The Practical Stuff: Performance, Portability, and Play Patterns
On PC, Hades 2 hums; on handheld, it finally lets more players live the “just one more run” life on trains and sofas. The official notes outline frame-rate targets and cross-save plumbing, while reviews and community data make clear the audience has shown up in force. If you thrive on short sessions, Switch shines. If you chase ultra-clean reads and frame timings, PC remains the move. Either way, the loop holds.
Final Take
Hades 2 answers the sequel riddle with craft: enlarge the canvas, sharpen the tools, protect the soul. It’s a faster read than most action games, yet it lingers—on a line reading, on a chord change, on the flicker of green light on a witch’s lip. If you come for the roguelite rush, you’ll stay for the people. If you come for the people, the combat will steal your weekend.

FAQ
Q: Who is the girl in Hades 2?
A: Melinoë, Princess of the Underworld—daughter of Hades and Persephone, sister to Zagreus—takes the lead. Supergiant grounds her in classical myth and builds a fresh point of view around witchcraft and the Titan of Time.

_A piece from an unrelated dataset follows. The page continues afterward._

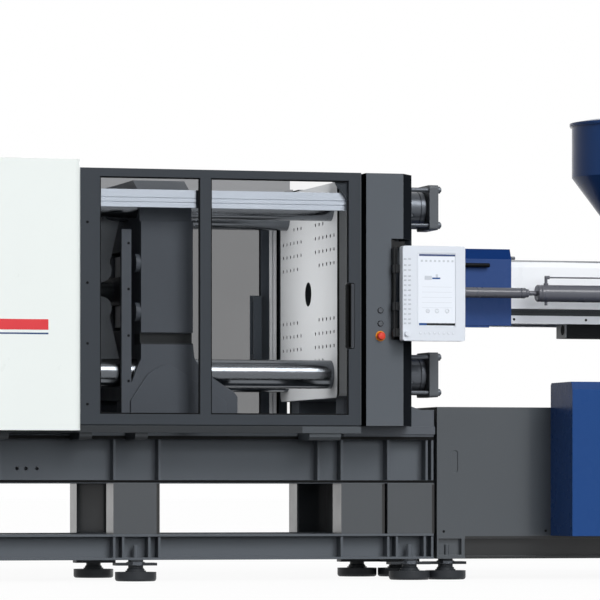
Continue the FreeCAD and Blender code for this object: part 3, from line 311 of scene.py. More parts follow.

Q: Hades 2 platforms—where can I play?
A: Steam, Epic Games Store, Nintendo Switch, and Nintendo Switch 2 at 1.0 launch; Steam Deck is verified. Cross-saves work between PC and Switch.
Q: Is Hades 2 LGBTQ?
A: Yes—in the same spirit as the original, representation is woven into characters and routes without fanfare, noted by reviewers as authentic and inclusive.
Q: What’s new vs. the first game?
A: Dual run paths (Tartarus/Olympus), Hex ultimates, expanded elemental synergies, and a broader cast—all while keeping the crisp run time and snappy feel that defined Hades.
Q: When did 1.0 launch?
A: September 25, 2025 (Early Access began May 6, 2024).